Examining Narrative Authenticity

Two oversimplified narratives dominate current market discourse:

First, the linear assumption that "regulatory clarity equals absolute benefit." In reality, clear rules mean clear costs. For prediction markets, if they are ultimately classified as "event contracts" and subjected to strict derivatives regulation, their permissionless and global product features will be forced to scale back. The Massachusetts ban has already shown that federal CFTC licensing does not fully exempt platforms from state-level gambling accusations.

Second, the assumption of a "smooth power transition." While the CFTC and SEC have expressed willingness to drive reform, the struggle over stablecoin yield provisions in the CLARITY Act exposes deeper structural conflicts—not just between crypto and banking, but between the logic of "disintermediated" finance and the established legal deposit system. Resolving this issue is far more complex than token classification from a technical standpoint.

Industry Impact Analysis

If the CLARITY Act is ultimately enacted, it will reshape the industry in at least three key ways:

  1. Institutionalization of Compliance Thresholds: The bill intends to prohibit regulators from requiring financial institutions to classify customer digital assets as on-balance-sheet liabilities. This effectively overturns the SEC’s prior SAB 121 guidance, substantially reducing capital pressures for banks custodying digital assets and attracting traditional institutions to the space.
  2. Prediction Market Segmentation: The CFTC’s forthcoming Advance Notice of Proposed Rulemaking (ANPRM) will distinguish between "informational prediction" and "betting contracts." High compliance requirements may force smaller projects out of the market, while platforms backed by compliant entities and open to audits will gain a "regulatory moat."
  3. Developer Protection and Innovation Incentives: The bill provides exemptions for projects with annual fundraising under $75 million and teams in the development stage, safeguarding foundational innovation and preventing the scenario where "new projects are illegal from birth."

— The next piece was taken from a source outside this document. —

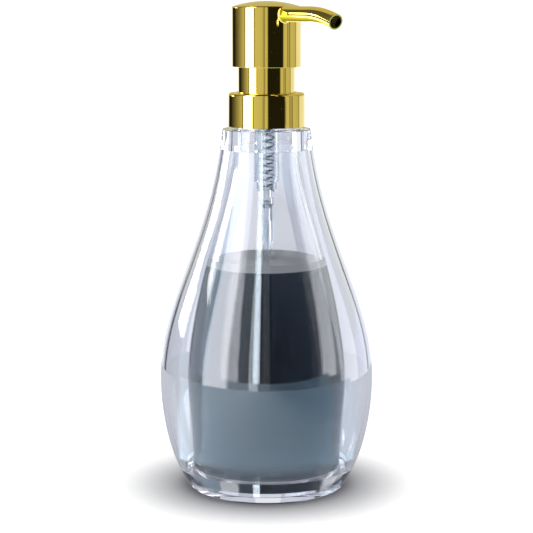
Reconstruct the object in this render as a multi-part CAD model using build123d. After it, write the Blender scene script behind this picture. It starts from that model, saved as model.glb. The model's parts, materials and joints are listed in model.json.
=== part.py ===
from build123d import *

import math
import os

# Soap pump dispenser: a clear double-walled bottle with a gold press pump.
# Millimetres. +Z is up, the origin is the centre of the foot on the bottle's axis, and the
# spout points along +X. Each function makes one separate piece at its rest place.

# ---- Bottle -------------------------------------------------------------------------------
FOOT_R = 30.8             # radius of the face the bottle stands on
FOOT_EDGE_R = 31.4
FOOT_EDGE_H = 0.5
FOOT_TOP_R = 32.95
FOOT_TOP = 2.95           # seam between the base and the walls above it
SHELL_BOTTOM = 3.0
BAND_BOTTOM = 137.0       # top of the outer shell, where the solid neck ring starts
BOTTLE_TOP = 145.0        # bottle's shoulder, just below the collar
SHELL_WALL = 2.2          # thickness of the outer shell, square to its surface
SHELL_LEDGE = 9.2         # the shell is solid out from its bore up to here
SHELL_BORE_R = 30.1       # opening in the bottom of the shell, round the reservoir
GLUE_GAP = 0.05
SHOULDER_EDGE = 0.5

# Outside of the bottle as (radius, height), from the seam above the foot to the shoulder.
OUTSIDE = [
    (33.1, 3.0),
    (38.8, 16.0),
    (42.1, 32.0),
    (42.65, 50.0),
    (38.8, 70.0),
    (31.9, 90.0),
    (24.9, 110.0),
    (19.8, 130.0),
    (17.6, 145.0),
]

# Outside of the inner reservoir, from its bottom corner to its neck.
RESERVOIR = [
    (29.8, 3.0),
    (29.95, 10.0),
    (30.6, 25.0),
    (31.9, 45.0),
    (30.3, 62.0),
    (24.1, 91.0),
    (16.4, 118.0),
    (13.7, 131.0),
    (13.4, 136.95),
]
RESERVOIR_WALL = 2.0
RESERVOIR_CORNER = 0.3
INSET_POINTS = 11         # points that carry an inner wall, a wall's thickness inside

# ---- Fits and edges -----------------------------------------------------------------------
OVERCUT = 1.0             # a cut runs this far past the face that it opens
PRESS_FIT = 0.01
SNUG_FIT = 0.02
STACK_GAP = 0.05          # between thin walls that lie one on the other
SMALL_EDGE = 0.3
FINE_EDGE = 0.15

# ---- Neck finish and collar ---------------------------------------------------------------
NECK_BORE_R = 11.2
NECK_ROOT_R = 12.5
NECK_TOP = 153.6
THREAD_R = 13.4
THREAD_PITCH = 4.2
THREAD_TURNS = 1.35
THREAD_START = 146.5
THREAD_HALF_ROOT = 1.1    # half width of the thread at its root
THREAD_HALF_CREST = 0.4
THREAD_SINK = 0.6         # how deep the thread starts inside the neck wall
COLLAR_BOTTOM = 145.9
COLLAR_TOP = 159.2
COLLAR_BOTTOM_R = 15.3
COLLAR_TOP_R = 15.2
COLLAR_WALL = 0.5
COLLAR_EDGE = 1.1
COLLAR_HOLE_R = 11.55
COLLAR_HOLE_EDGE = 0.2
LINER_R = 14.65
LINER_BOTTOM = 146.6
LINER_BORE_R = 13.75      # plain bore that clears the neck thread
LINER_ROOF = 157.6
LINER_HOLE_R = 11.65
LINER_EDGE = 0.7

# ---- Pump body ----------------------------------------------------------------------------
GASKET_BOTTOM = 153.65
GASKET_TOP = 154.6
GASKET_HOLE_R = 8.5
FLANGE_R = 12.9
FLANGE_TOP = 155.8
HOUSING_R = 5.0
HOUSING_BORE_R = 4.0
HOUSING_BOTTOM = 123.8
HOUSING_FLOOR = 124.6
HOUSING_BLEND = 1.5
VENT_R = 0.6
VENT_Z = 151.6
CUP_R = 4.0               # cup below the cylinder that holds the end of the spring
CUP_BORE_R = 3.5
CUP_BOTTOM = 119.8
CUP_FLOOR = 120.4
TAIL_R = 2.85             # tail that holds the valve ball and the dip tube
TAIL_BOTTOM = 99.0
TAIL_STEP = 1.0           # the tail's last bit is eased by this much
TAIL_EASE = 0.3
LIP_R = 1.4
LIP_BOTTOM = 117.4
CHAMBER_R = 2.0
SEAT_TOP = 114.6
SEAT_R = 1.0
SEAT_LOW = 113.0
BALL_R = 1.6
BALL_Z = 114.47
DIP_R = 1.5
DIP_BORE_R = 1.0
DIP_TOP = 108.0
DIP_BOTTOM = 6.4
GUIDE_FLANGE_R = 12.8
GUIDE_FLANGE_TOP = 156.7
GUIDE_PLUG_BOTTOM = 153.4
GUIDE_BORE_R = 2.66
GUIDE_BOSS_R = 5.2
GUIDE_BOSS_TOP = 167.5
GUIDE_TUBE_R = 10.63      # tube that backs the gold sleeve
GUIDE_TUBE_BORE_R = 9.75
GUIDE_TUBE_TOP = 174.9
SLEEVE_R = 11.25
SLEEVE_BORE_R = 10.65
SLEEVE_TOP = 175.5
SLEEVE_FLANGE_TOP = 157.3
SLEEVE_FLANGE_R = 12.6
SLEEVE_EDGE = 0.4

# ---- Spring -------------------------------------------------------------------------------
WIRE_R = 0.4
SPRING_R = 3.05           # from the axis to the middle of the wire
SPRING_BOTTOM = 120.45
SPRING_TOP = 145.15
SPRING_TURNS = 8.25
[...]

Multi-Scenario Evolution Forecast

Based on current negotiations, three scenarios may unfold over the next 3–6 months:

Scenario One: Compromise Passage (High Probability)

All parties reach a middle ground on stablecoin yield, such as allowing yields with strict limitations. The CLARITY Act takes effect by mid-2026. The market enters a compliant "slow bull" phase, with traditional capital gradually flowing in through regulatory channels. Prediction markets shift toward licensed competition.

Scenario Two: Further Stalemate (Moderate Probability)

Banking industry lobbying prevails, and stablecoin yield provisions are eliminated, triggering strong backlash from the crypto sector. The bill stalls in the Senate until after the midterm elections. Regulation reverts to an "enforcement-driven" ambiguous state, and offshore prediction markets continue siphoning US users.

Scenario Three: Administrative Substitution (Low Probability)

If legislative deadlock persists, the CFTC and SEC may jointly issue committee-level guidance, clarifying token classification and prediction market standards within their administrative authority. This "soft law" approach would partially achieve the bill’s objectives.

Conclusion

The advancement of the CLARITY Act marks the crypto industry’s departure from the "computational power equals authority" wilderness and entry into the "compliance equals cost" waters of modern finance. For prediction markets, this regulatory storm is not an end, but the start of a new phase: projects that attempt to evade financial regulation under the guise of "prediction" will be eliminated, while infrastructure that successfully combines transparency, censorship resistance, and compliance frameworks may usher in a new era of "regulatory dividends" in the second half of 2026.